╭─ Records shown

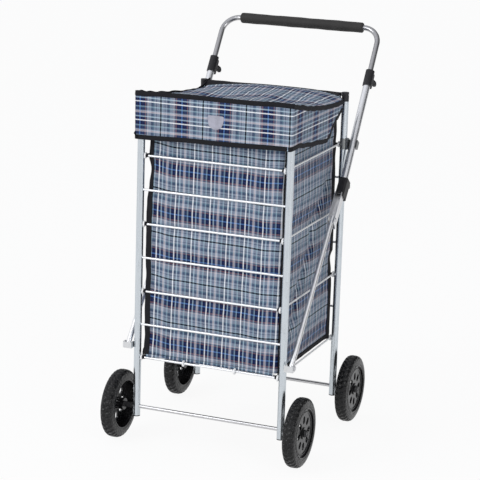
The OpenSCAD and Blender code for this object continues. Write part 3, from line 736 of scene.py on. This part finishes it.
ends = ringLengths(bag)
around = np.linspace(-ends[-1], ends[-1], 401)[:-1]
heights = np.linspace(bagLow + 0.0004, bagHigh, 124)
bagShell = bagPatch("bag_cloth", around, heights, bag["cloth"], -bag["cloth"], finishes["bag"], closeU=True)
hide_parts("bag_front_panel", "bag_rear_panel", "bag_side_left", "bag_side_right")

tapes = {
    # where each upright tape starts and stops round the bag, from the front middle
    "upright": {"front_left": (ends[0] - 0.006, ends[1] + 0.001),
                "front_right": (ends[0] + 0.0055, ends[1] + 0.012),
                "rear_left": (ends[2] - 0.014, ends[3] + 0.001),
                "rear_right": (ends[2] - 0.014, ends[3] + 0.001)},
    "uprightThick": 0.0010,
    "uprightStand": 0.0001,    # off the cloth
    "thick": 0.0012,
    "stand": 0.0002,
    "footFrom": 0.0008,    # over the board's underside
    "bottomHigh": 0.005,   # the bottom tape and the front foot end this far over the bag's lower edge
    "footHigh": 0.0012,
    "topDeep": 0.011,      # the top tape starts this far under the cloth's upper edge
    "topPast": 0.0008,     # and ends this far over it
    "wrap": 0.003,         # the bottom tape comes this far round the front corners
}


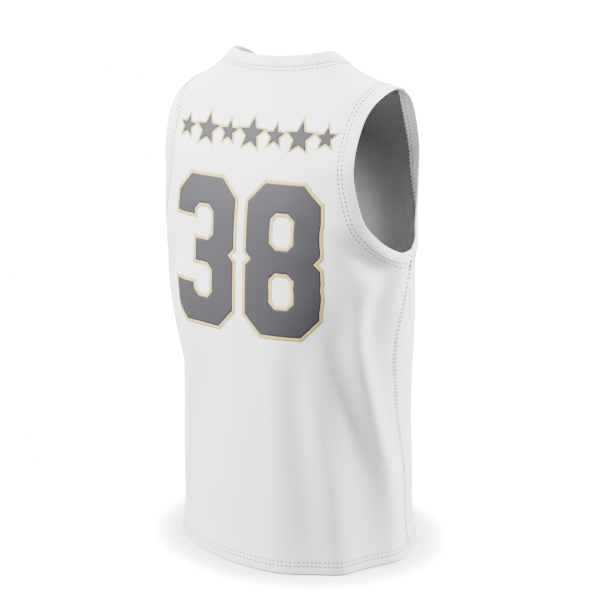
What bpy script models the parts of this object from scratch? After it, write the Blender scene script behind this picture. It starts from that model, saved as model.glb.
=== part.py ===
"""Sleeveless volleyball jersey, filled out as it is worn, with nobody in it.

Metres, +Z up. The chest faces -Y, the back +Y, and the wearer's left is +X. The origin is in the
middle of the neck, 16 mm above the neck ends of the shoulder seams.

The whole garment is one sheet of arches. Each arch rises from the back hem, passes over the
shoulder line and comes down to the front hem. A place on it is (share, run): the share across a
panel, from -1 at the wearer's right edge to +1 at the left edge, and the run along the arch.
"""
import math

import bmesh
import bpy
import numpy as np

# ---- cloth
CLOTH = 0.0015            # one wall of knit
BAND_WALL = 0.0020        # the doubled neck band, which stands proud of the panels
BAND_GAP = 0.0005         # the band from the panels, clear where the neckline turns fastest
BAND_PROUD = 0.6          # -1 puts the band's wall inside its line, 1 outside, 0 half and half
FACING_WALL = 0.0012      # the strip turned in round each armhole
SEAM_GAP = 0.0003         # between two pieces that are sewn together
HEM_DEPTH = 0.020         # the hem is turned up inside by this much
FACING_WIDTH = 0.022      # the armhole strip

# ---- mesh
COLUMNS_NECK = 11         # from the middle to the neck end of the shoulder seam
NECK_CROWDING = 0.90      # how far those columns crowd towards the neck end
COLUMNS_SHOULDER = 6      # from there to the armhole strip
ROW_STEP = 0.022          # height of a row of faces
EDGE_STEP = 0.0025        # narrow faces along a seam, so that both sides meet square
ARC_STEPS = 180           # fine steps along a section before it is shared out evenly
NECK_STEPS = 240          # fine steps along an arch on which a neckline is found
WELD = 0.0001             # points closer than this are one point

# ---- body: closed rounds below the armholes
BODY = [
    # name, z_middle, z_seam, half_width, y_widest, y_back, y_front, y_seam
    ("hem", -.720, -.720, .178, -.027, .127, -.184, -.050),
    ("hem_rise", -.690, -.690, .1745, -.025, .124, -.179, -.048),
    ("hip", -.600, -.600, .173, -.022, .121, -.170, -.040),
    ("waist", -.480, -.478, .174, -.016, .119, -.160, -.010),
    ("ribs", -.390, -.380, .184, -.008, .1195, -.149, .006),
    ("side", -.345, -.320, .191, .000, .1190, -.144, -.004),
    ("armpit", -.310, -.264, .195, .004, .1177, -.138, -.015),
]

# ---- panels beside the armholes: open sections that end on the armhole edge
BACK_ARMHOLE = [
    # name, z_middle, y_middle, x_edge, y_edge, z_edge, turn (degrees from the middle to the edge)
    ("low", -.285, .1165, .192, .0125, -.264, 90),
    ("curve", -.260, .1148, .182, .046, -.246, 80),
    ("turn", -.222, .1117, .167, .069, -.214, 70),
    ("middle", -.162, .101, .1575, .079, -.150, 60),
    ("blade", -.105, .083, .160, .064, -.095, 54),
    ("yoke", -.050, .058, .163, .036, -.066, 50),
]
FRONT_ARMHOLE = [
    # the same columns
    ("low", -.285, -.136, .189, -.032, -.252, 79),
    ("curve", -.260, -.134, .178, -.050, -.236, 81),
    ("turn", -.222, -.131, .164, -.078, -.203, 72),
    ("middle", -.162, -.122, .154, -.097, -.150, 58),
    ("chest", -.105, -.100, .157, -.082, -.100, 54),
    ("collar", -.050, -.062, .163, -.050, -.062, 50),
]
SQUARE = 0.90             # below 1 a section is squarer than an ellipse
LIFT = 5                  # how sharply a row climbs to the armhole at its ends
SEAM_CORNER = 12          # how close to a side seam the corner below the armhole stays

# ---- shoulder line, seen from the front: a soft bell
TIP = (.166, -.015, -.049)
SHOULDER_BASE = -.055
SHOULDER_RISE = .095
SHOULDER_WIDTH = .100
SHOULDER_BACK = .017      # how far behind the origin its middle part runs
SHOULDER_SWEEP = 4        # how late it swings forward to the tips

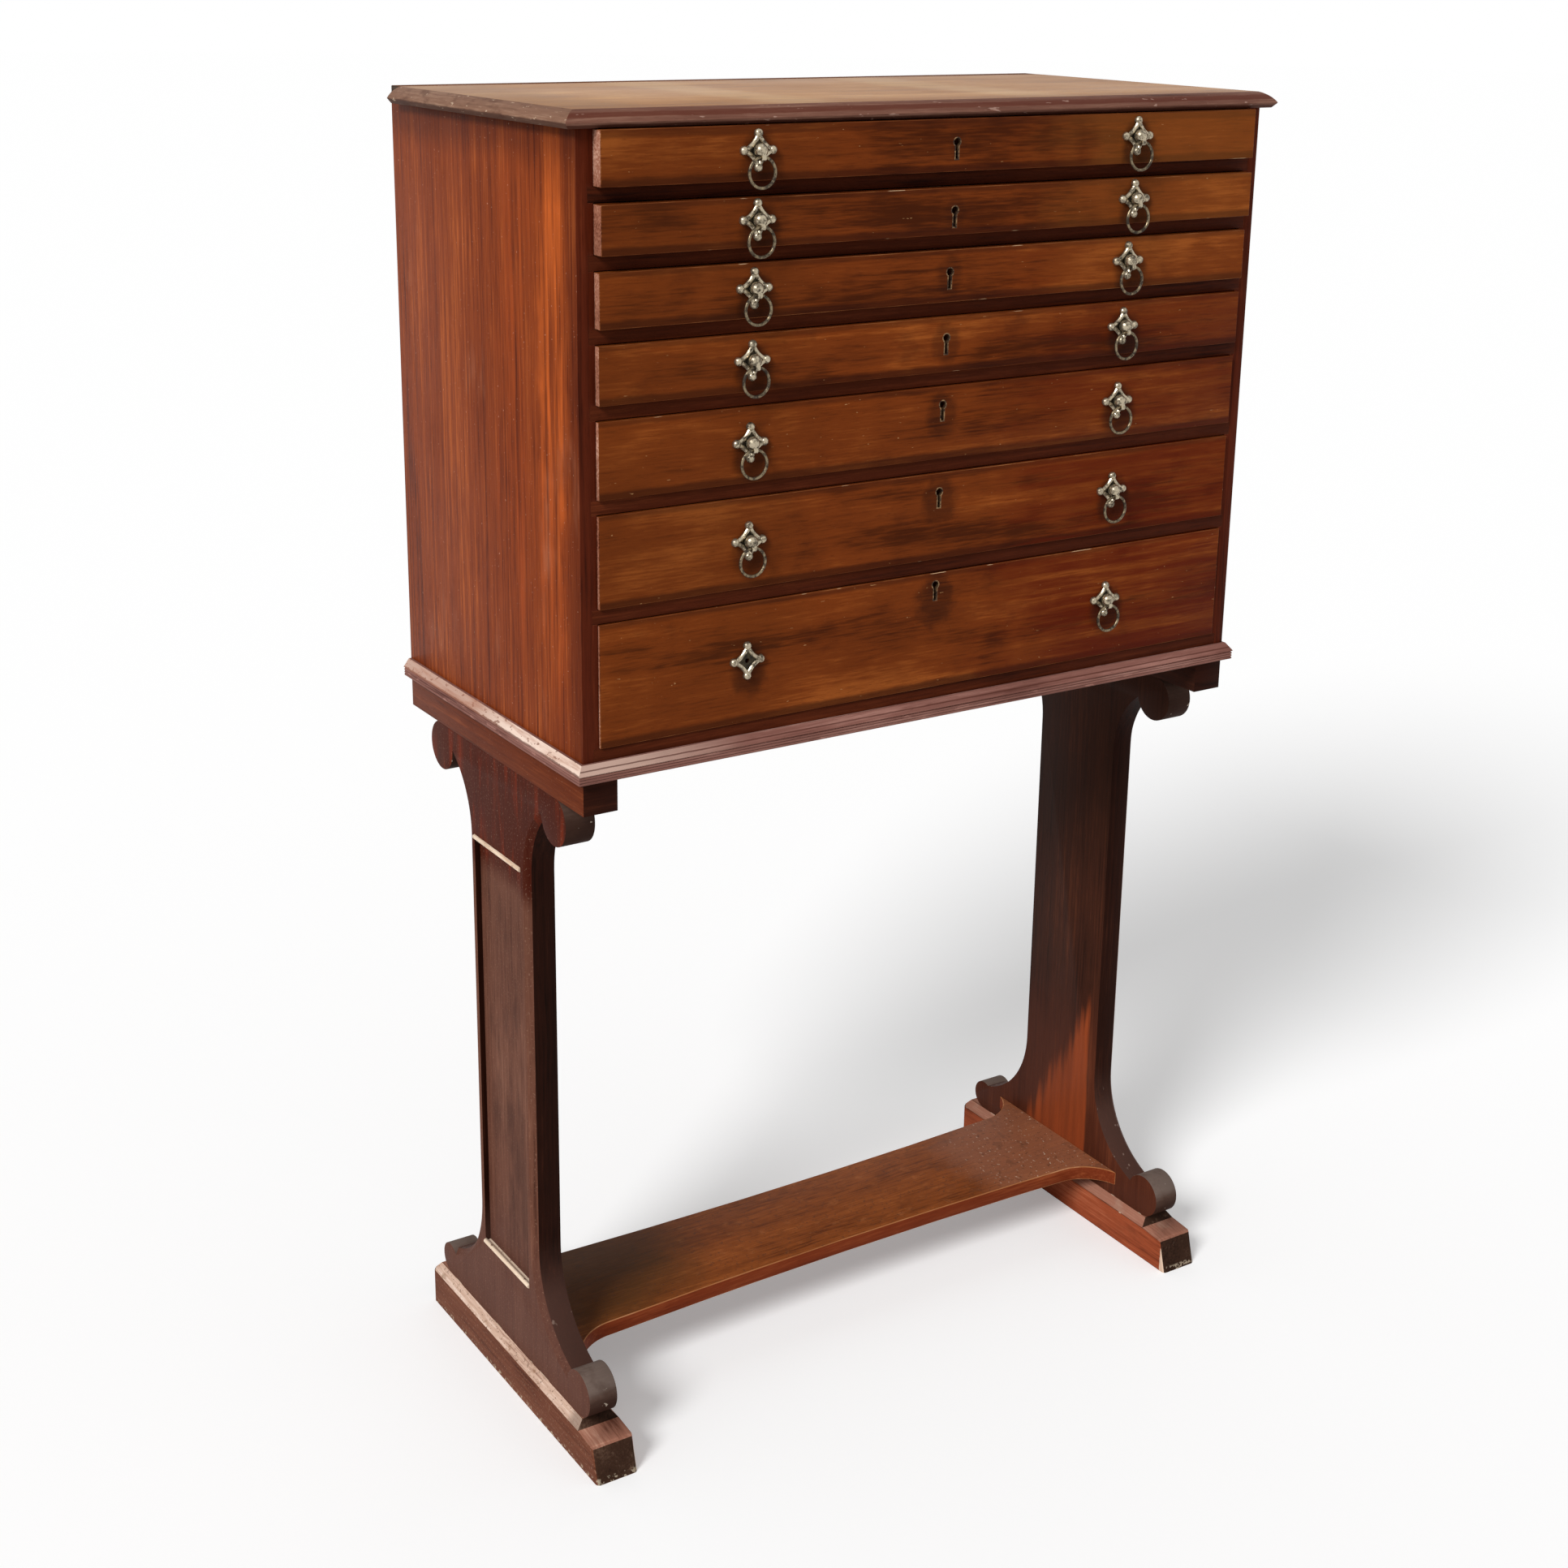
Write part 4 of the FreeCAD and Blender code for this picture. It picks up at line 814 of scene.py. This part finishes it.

╰─

Aim of the exercise |
Copy out the full material exactly as it appears.

Result of this task |
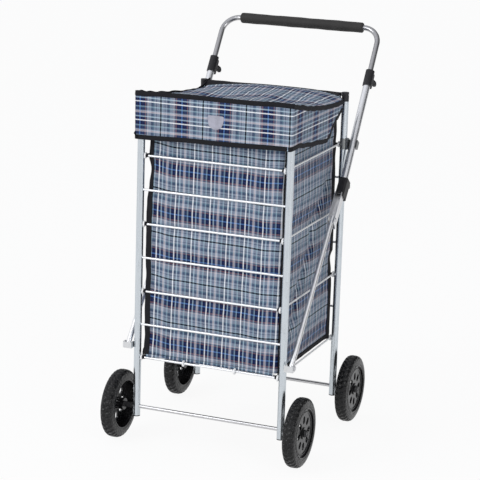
The OpenSCAD and Blender code for this object continues. Write part 3, from line 736 of scene.py on. This part finishes it.
ends = ringLengths(bag)
around = np.linspace(-ends[-1], ends[-1], 401)[:-1]
heights = np.linspace(bagLow + 0.0004, bagHigh, 124)
bagShell = bagPatch("bag_cloth", around, heights, bag["cloth"], -bag["cloth"], finishes["bag"], closeU=True)
hide_parts("bag_front_panel", "bag_rear_panel", "bag_side_left", "bag_side_right")

tapes = {
    # where each upright tape starts and stops round the bag, from the front middle
    "upright": {"front_left": (ends[0] - 0.006, ends[1] + 0.001),
                "front_right": (ends[0] + 0.0055, ends[1] + 0.012),
                "rear_left": (ends[2] - 0.014, ends[3] + 0.001),
                "rear_right": (ends[2] - 0.014, ends[3] + 0.001)},
    "uprightThick": 0.0010,
    "uprightStand": 0.0001,    # off the cloth
    "thick": 0.0012,
    "stand": 0.0002,
    "footFrom": 0.0008,    # over the board's underside
    "bottomHigh": 0.005,   # the bottom tape and the front foot end this far over the bag's lower edge
    "footHigh": 0.0012,
    "topDeep": 0.011,      # the top tape starts this far under the cloth's upper edge
    "topPast": 0.0008,     # and ends this far over it
    "wrap": 0.003,         # the bottom tape comes this far round the front corners
}


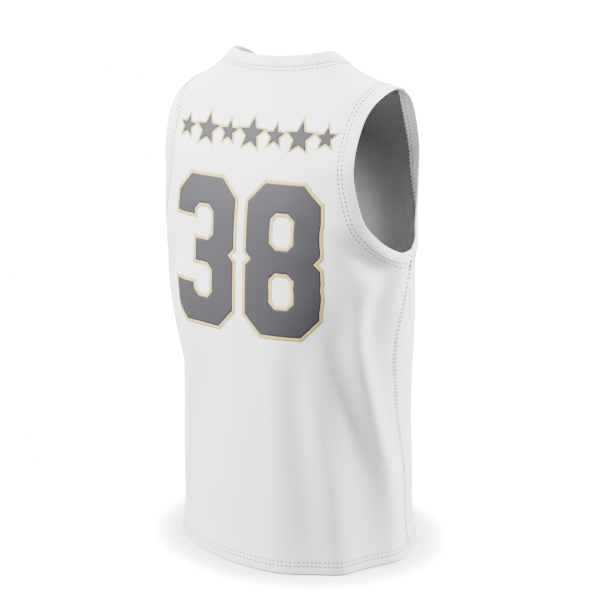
What bpy script models the parts of this object from scratch? After it, write the Blender scene script behind this picture. It starts from that model, saved as model.glb.
=== part.py ===
"""Sleeveless volleyball jersey, filled out as it is worn, with nobody in it.

Metres, +Z up. The chest faces -Y, the back +Y, and the wearer's left is +X. The origin is in the
middle of the neck, 16 mm above the neck ends of the shoulder seams.

The whole garment is one sheet of arches. Each arch rises from the back hem, passes over the
shoulder line and comes down to the front hem. A place on it is (share, run): the share across a
panel, from -1 at the wearer's right edge to +1 at the left edge, and the run along the arch.
"""
import math

import bmesh
import bpy
import numpy as np

# ---- cloth
CLOTH = 0.0015            # one wall of knit
BAND_WALL = 0.0020        # the doubled neck band, which stands proud of the panels
BAND_GAP = 0.0005         # the band from the panels, clear where the neckline turns fastest
BAND_PROUD = 0.6          # -1 puts the band's wall inside its line, 1 outside, 0 half and half
FACING_WALL = 0.0012      # the strip turned in round each armhole
SEAM_GAP = 0.0003         # between two pieces that are sewn together
HEM_DEPTH = 0.020         # the hem is turned up inside by this much
FACING_WIDTH = 0.022      # the armhole strip

# ---- mesh
COLUMNS_NECK = 11         # from the middle to the neck end of the shoulder seam
NECK_CROWDING = 0.90      # how far those columns crowd towards the neck end
COLUMNS_SHOULDER = 6      # from there to the armhole strip
ROW_STEP = 0.022          # height of a row of faces
EDGE_STEP = 0.0025        # narrow faces along a seam, so that both sides meet square
ARC_STEPS = 180           # fine steps along a section before it is shared out evenly
NECK_STEPS = 240          # fine steps along an arch on which a neckline is found
WELD = 0.0001             # points closer than this are one point

# ---- body: closed rounds below the armholes
BODY = [
    # name, z_middle, z_seam, half_width, y_widest, y_back, y_front, y_seam
    ("hem", -.720, -.720, .178, -.027, .127, -.184, -.050),
    ("hem_rise", -.690, -.690, .1745, -.025, .124, -.179, -.048),
    ("hip", -.600, -.600, .173, -.022, .121, -.170, -.040),
    ("waist", -.480, -.478, .174, -.016, .119, -.160, -.010),
    ("ribs", -.390, -.380, .184, -.008, .1195, -.149, .006),
    ("side", -.345, -.320, .191, .000, .1190, -.144, -.004),
    ("armpit", -.310, -.264, .195, .004, .1177, -.138, -.015),
]

# ---- panels beside the armholes: open sections that end on the armhole edge
BACK_ARMHOLE = [
    # name, z_middle, y_middle, x_edge, y_edge, z_edge, turn (degrees from the middle to the edge)
    ("low", -.285, .1165, .192, .0125, -.264, 90),
    ("curve", -.260, .1148, .182, .046, -.246, 80),
    ("turn", -.222, .1117, .167, .069, -.214, 70),
    ("middle", -.162, .101, .1575, .079, -.150, 60),
    ("blade", -.105, .083, .160, .064, -.095, 54),
    ("yoke", -.050, .058, .163, .036, -.066, 50),
]
FRONT_ARMHOLE = [
    # the same columns
    ("low", -.285, -.136, .189, -.032, -.252, 79),
    ("curve", -.260, -.134, .178, -.050, -.236, 81),
    ("turn", -.222, -.131, .164, -.078, -.203, 72),
    ("middle", -.162, -.122, .154, -.097, -.150, 58),
    ("chest", -.105, -.100, .157, -.082, -.100, 54),
    ("collar", -.050, -.062, .163, -.050, -.062, 50),
]
SQUARE = 0.90             # below 1 a section is squarer than an ellipse
LIFT = 5                  # how sharply a row climbs to the armhole at its ends
SEAM_CORNER = 12          # how close to a side seam the corner below the armhole stays

# ---- shoulder line, seen from the front: a soft bell
TIP = (.166, -.015, -.049)
SHOULDER_BASE = -.055
SHOULDER_RISE = .095
SHOULDER_WIDTH = .100
SHOULDER_BACK = .017      # how far behind the origin its middle part runs
SHOULDER_SWEEP = 4        # how late it swings forward to the tips

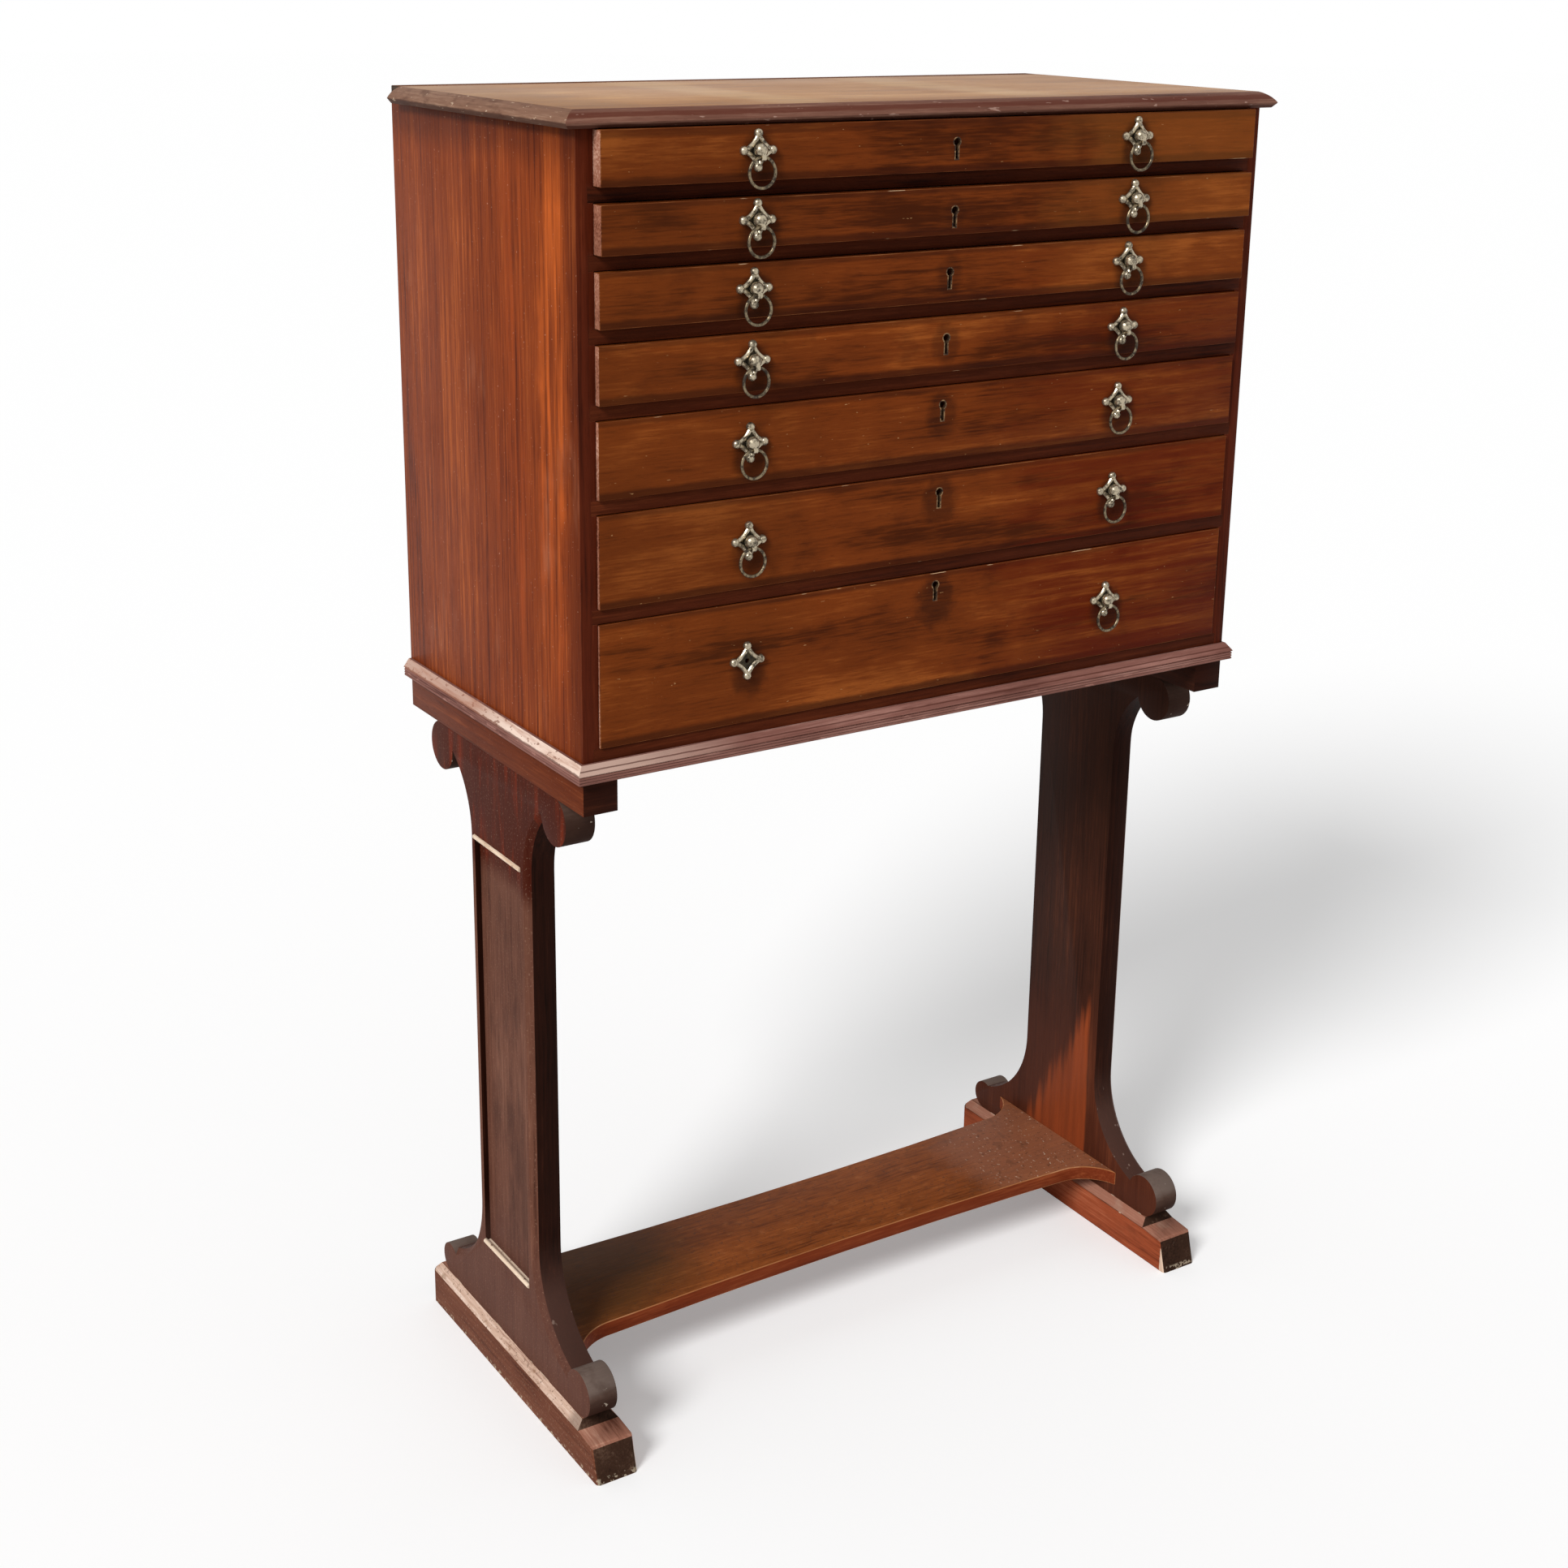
Write part 4 of the FreeCAD and Blender code for this picture. It picks up at line 814 of scene.py. This part finishes it.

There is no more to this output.